The course is offered by various institutions in the UK, such as the Cardiff Law School, BPP Law School and The University of Law. You can complete this in 1 year (full-time) or 2 years (part-time).
To apply for the BPTC, you’ll need to fulfil the requirements set by the Bar Standards Board:
- Graduate with a qualifying Law Degree with at least a lower second-class honours
- Minimum score of 7.5 in each section of the IELTS English Test
- Registered with one of the Inns of Court (professional associations for barristers in England and Wales)
- Passed the Bar Course Aptitude Test (BCAT)
During the course, you will study a range of subjects, including Civil Litigation and Evidence, Advocacy and Opinion Writing.
In order to be called to the bar, you will be required to pass all units and complete 12 qualifying sessions with your Inn, which includes attending social dinners, education dinners and training workshops.
Step #4. Complete your pupillage (chambering)
Pupillage (or commonly known as chambering) refers to the duration where law graduates undergo industrial experience (i.e. internship) in order to be called to the Malaysian bar.
You will be required to complete this after finishing the CLP or BPTC. Graduates who are exempted from the CLP may commence their pupillage immediately after their degree.
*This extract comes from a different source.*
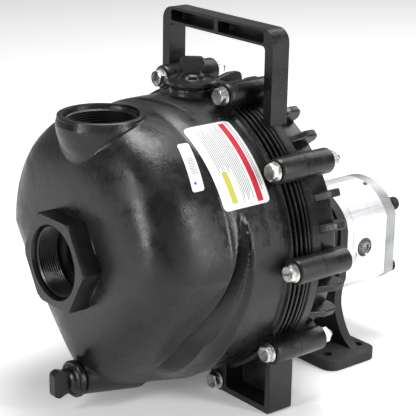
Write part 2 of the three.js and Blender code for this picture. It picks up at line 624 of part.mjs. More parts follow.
function motorHousing() {
  const [y0, y1] = [motorY.housing + gap, motorY.rear - gap];
  const whole = plateY(motorOutline(), y0, y1);
  const upper = cylinderY(gears.bore, y0 - 1, y1 + 1, 0, shaftZ, 28);
  const lower = cylinderY(gears.bore, y0 - 1, y1 + 1, 0, drivenZ, 28);
  const meshZ = (shaftZ + drivenZ) / 2;
  const port0 = motor.halfWidth - oilPort.depth - 8;
  const ports = bothSides(cylinderX(oilPort.radius, port0, motor.halfWidth + 1, oilPort.y, meshZ, 16));
  return cut(whole, upper, lower, ports, capScrewHoles(y0 - 1, y1 + 1));
}

function motorRearCover() {
  const plate = plateY(motorOutline(), motorY.rear, motorY.end);
  return cut(plate, capScrewHoles(motorY.rear - 1, motorY.end + 1));
}

place('motor_front_cover', motorFrontCover(), aluminium);
place('motor_housing', motorHousing(), aluminium);
place('motor_rear_cover', motorRearCover(), greyCasting);

// Half the angle of a tooth at a radius, from the involute of a 20 degree gear.
function toothHalfAngle(radius) {
  const pressure = THREE.MathUtils.degToRad(20);
  const base = gears.pitch * Math.cos(pressure);
  const involute = (angle) => Math.tan(angle) - angle;
  const atRadius = radius > base ? Math.acos(base / radius) : 0;
  return 0.125 + involute(pressure) - involute(atRadius);
}

function gearSolid(phase, frontJournalY) {
  const radii = [gears.root, gears.pitch, gears.tip];
  const points = [];
  for (let tooth = 0; tooth < gears.teeth; tooth++) {
    const centre = phase + (tooth * 2 * Math.PI) / gears.teeth;
    const flank = (radius, side) => {
      const angle = centre + side * toothHalfAngle(radius);
      return new THREE.Vector2(radius * Math.cos(angle), radius * Math.sin(angle));
    };
    for (const radius of radii) points.push(flank(radius, -1));
    for (const radius of [...radii].reverse()) points.push(flank(radius, 1));
  }
  const middle = (motorY.housing + motorY.rear) / 2;
  const wheel = plateY(new THREE.Shape(points), middle - gears.width / 2, middle + gears.width / 2);
  const journal = cylinderY(gears.journal, frontJournalY, motorY.rear - gap - 0.2, 0, 0, 20);
  return join(wheel, journal);
}

const toothPitch = (2 * Math.PI) / gears.teeth;
const driveGear = gearSolid(-Math.PI / 2, shaft.rearY + 2);
const drivenGear = gearSolid(Math.PI / 2 + toothPitch / 2, motorY.housing + gap + 0.2);
place('drive_gear', driveGear.translate([0, 0, shaftZ]), brightSteel);
place('driven_gear', drivenGear.translate([0, 0, drivenZ]), brightSteel);

function bearingBlock(y0) {
  const radius = gears.bore - gap;
  const y1 = y0 + bushing.length;
  const eight = join(cylinderY(radius, y0, y1, 0, shaftZ, 20), cylinderY(radius, y0, y1, 0, drivenZ, 20));
  const journals = join(cylinderY(bushing.journalBore, y0 - 1, y1 + 1, 0, shaftZ, 16),
    cylinderY(bushing.journalBore, y0 - 1, y1 + 1, 0, drivenZ, 16));
  return cut(eight, journals);
}

const gearMiddle = (motorY.housing + motorY.rear) / 2;
place('front_bearing_block', bearingBlock(gearMiddle - gears.width / 2 - gap - bushing.length + 0.1), bronze);
place('rear_bearing_block', bearingBlock(gearMiddle + gears.width / 2 + gap - 0.1), bronze);
place('motor_shaft_seal', tube(15, gears.journal + gap, motor.pilotY + 0.3, motor.pilotY + 7), rubber);

function capScrew() {
  const face = motorY.end + gap;
  const head = cylinderY(screw.headRadius, face, face + screw.headHeight, 0, 0, 16);
  const socket = cylinderY(3.4, face + 3, face + screw.headHeight + 1, 0, 0, 6);
  const shank = cylinderY(screw.radius, screw.tipY, face + 1, 0, 0, 8);
  return cut(join(head, shank), socket);
}

const corners = [[1, screw.highZ], [-1, screw.highZ], [-1, screw.lowZ], [1, screw.lowZ]];
corners.forEach(([side, z], i) => {
  place(`motor_screw_${i + 1}`, capScrew().translate([side * screw.x, 0, z]), blackSteel);
});

// ---- Foot bracket ----

function bracketOutline() {
  const shape = new THREE.Shape();
  const x = bracket.halfWidth;
  const rise = 30;
  const radius = (x * x + rise * rise) / (2 * rise);
  const angle = Math.asin(x / radius);
  shape.moveTo(bracket.footHalfWidth - bracketFoot.corner, 2);
  shape.lineTo(bracket.footHalfWidth - bracketFoot.corner, bracketFoot.thickness + 1);
  shape.quadraticCurveTo(52, 15, 44, 40);
  shape.quadraticCurveTo(40, 54, x, 72);
  shape.lineTo(x, 122);
  shape.absarc(0, 152 - radius, radius, Math.PI / 2 - angle, Math.PI / 2 + angle, false);
  shape.lineTo(-x, 72);
  shape.quadraticCurveTo(-40, 54, -44, 40);
  shape.quadraticCurveTo(-52, 15, -(bracket.footHalfWidth - bracketFoot.corner), bracketFoot.thickness + 1);
  shape.lineTo(-(bracket.footHalfWidth - bracketFoot.corner), 2);
  return shape;
}

function footBracket() {
  const { frontY, rearY, footHalfWidth, footFrontY, footRearY } = bracket;
  const { thickness, holeX, holeYs, holeRadius, corner, fillet } = bracketFoot;
  const upright = plateY(bracketOutline(), frontY, rearY, 5);
  const plate = roundedRectangle(-footHalfWidth, footHalfWidth, footFrontY, footRearY, corner);
  const options = { depth: thickness, bevelEnabled: false, curveSegments: 3 };
  const base = solid(new THREE.ExtrudeGeometry(plate, options));
  const bend = block(-44, 44, rearY - 1, rearY + fillet, thickness - 1, thickness + fillet);
  const hollow = cylinderX(fillet, -50, 50, rearY + fillet, thickness + fillet, 20);
  const holes = holeYs.map((y) => bothSides(cylinderZ(holeRadius, -1, thickness + 1, holeX, y, 12)));
  const pilotHole = cylinderY(motor.pilotRadius + gap, frontY - 1, rearY + 1, 0, shaftZ, 32);
  const whole = join(upright, base, cut(bend, hollow));
  return cut(whole, pilotHole, capScrewHoles(frontY - 1, rearY + 1), ...holes);
}

place('foot_bracket', footBracket(), blackPaint);

const part = new THREE.Group();
part.add(pump);
export default part;
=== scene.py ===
import json
import math

import bmesh
import bpy
from mathutils import Matrix, Vector
from mathutils.bvhtree import BVHTree


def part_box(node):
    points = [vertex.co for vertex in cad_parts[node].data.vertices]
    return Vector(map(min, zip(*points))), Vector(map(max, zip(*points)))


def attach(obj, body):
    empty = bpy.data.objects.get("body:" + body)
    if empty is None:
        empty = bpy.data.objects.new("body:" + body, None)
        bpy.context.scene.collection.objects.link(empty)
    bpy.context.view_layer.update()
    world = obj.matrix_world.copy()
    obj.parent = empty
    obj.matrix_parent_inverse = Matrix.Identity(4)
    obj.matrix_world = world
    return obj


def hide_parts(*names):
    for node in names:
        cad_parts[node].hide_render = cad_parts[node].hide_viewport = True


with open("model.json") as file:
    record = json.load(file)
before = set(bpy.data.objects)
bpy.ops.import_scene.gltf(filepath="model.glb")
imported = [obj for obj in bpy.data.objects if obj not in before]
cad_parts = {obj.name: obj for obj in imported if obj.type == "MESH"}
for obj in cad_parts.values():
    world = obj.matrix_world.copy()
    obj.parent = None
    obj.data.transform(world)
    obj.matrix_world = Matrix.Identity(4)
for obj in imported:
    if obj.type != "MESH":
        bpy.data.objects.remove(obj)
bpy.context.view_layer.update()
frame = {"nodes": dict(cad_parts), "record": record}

scene = bpy.context.scene

# Lengths below are millimetres. Every y is measured from the seam between body and back cover.
mm = 0.001
seamGap = 0.15
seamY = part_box("back_cover")[0][1] / mm - seamGap
toWorld = Matrix.Diagonal((mm, mm, mm, 1)) @ Matrix.Translation((0, seamY, 0))


def nodeBox(node):
    low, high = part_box(node)
    return Vector(low) / mm - Vector((0, seamY, 0)), Vector(high) / mm - Vector((0, seamY, 0))


def nodeMiddle(node):
    low, high = nodeBox(node)
    return (low + high) / 2


flangeZ = nodeMiddle("body_seal_ring").z  # axis of the drum, the flange and the suction port
shaftZ = nodeMiddle("pump_shaft").z
suctionFront = nodeBox("pump_body")[0].y
motorEnd = nodeBox("motor_rear_cover")[1].y


# Shapes


def onAxis(along, centre, radius, angle, reach):
    a, b = centre[0] + radius * math.cos(angle), centre[1] + radius * math.sin(angle)
    return {"X": (reach, a, b), "Y": (a, reach, b), "Z": (a, b, reach)}[along]


def addTurned(bm, outline, centre=(0, 0), along="Y", segments=64, closed=True, pitch=0.0, phase=0.0):
    # outline is a list of (radius, position along the axis); pitch shifts it along the axis in one turn
    rows = []
    for radius, reach in outline:
        count = segments if radius > 1e-6 else 1
        angles = [phase + 2 * math.pi * i / segments for i in range(count)]
        rows.append([bm.verts.new(onAxis(along, centre, radius, a, reach + pitch * a / (2 * math.pi)))
                     for a in angles])
    following = rows[1:] + rows[:1] if closed else rows[1:]
    for a, b in zip(rows, following):
        if len(a) == 1 and len(b) == 1:
            continue
        for i in range(segments):
            j = (i + 1) % segments
            corners = [a[i % len(a)], a[j % len(a)], b[j % len(b)], b[i % len(b)]]
            bm.faces.new(list(dict.fromkeys(corners)))


def addPlate(bm, outline, low, high, along="Y"):
    # outline holds (x, z) pairs for a plate along Y, (x, y) along Z and (y, z) along X
    def corner(a, b, reach):
        return {"X": (reach, a, b), "Y": (a, reach, b), "Z": (a, b, reach)}[along]

    lower = [bm.verts.new(corner(a, b, low)) for a, b in outline]
    upper = [bm.verts.new(corner(a, b, high)) for a, b in outline]
    bm.faces.new(lower)
    bm.faces.new(list(reversed(upper)))
    for i in range(len(outline)):
        j = (i + 1) % len(outline)
        bm.faces.new((lower[i], lower[j], upper[j], upper[i]))


def addCylinder(bm, radius, low, high, centre=(0, 0), along="Y", segments=48, topRadius=None):
    top = radius if topRadius is None else topRadius
    addTurned(bm, [(0, low), (radius, low), (top, high), (0, high)], centre, along, segments)


def addBlock(bm, x0, x1, y0, y1, z0, z1):
    addPlate(bm, [(x0, z0), (x1, z0), (x1, z1), (x0, z1)], y0, y1)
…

During your pupillage (9-month duration), you will shadow a senior counsel, or master (who has at least 7 years of experience), to familiarise yourself with the tasks of an advocate and solicitor. Your tasks may include:
- Conducting research to aid your senior counsel in preparing for a case
- Drafting pleadings
- Preparing affidavits (written statements)
- Interviewing clients
- Observing senior advocates conduct trials in court
Pupils are also required to complete the Ethics and Professional Standards course and 14 days of legal aid — where pupils give free legal advice to members of the public on women’s rights, criminal matters, Syariah law or migrants rights.
At the end of your pupillage, you will be called to the bar and admitted and enrolled as an advocate and solicitor. Congratulations!
We hope this has given you a little more insight into your pathway to being a lawyer after SPM. Although there will be challenges on the long and windy road towards the legal profession, you can rest assured that these hurdles will equip you with the dedication, resilience and integrity that is required of a lawyer.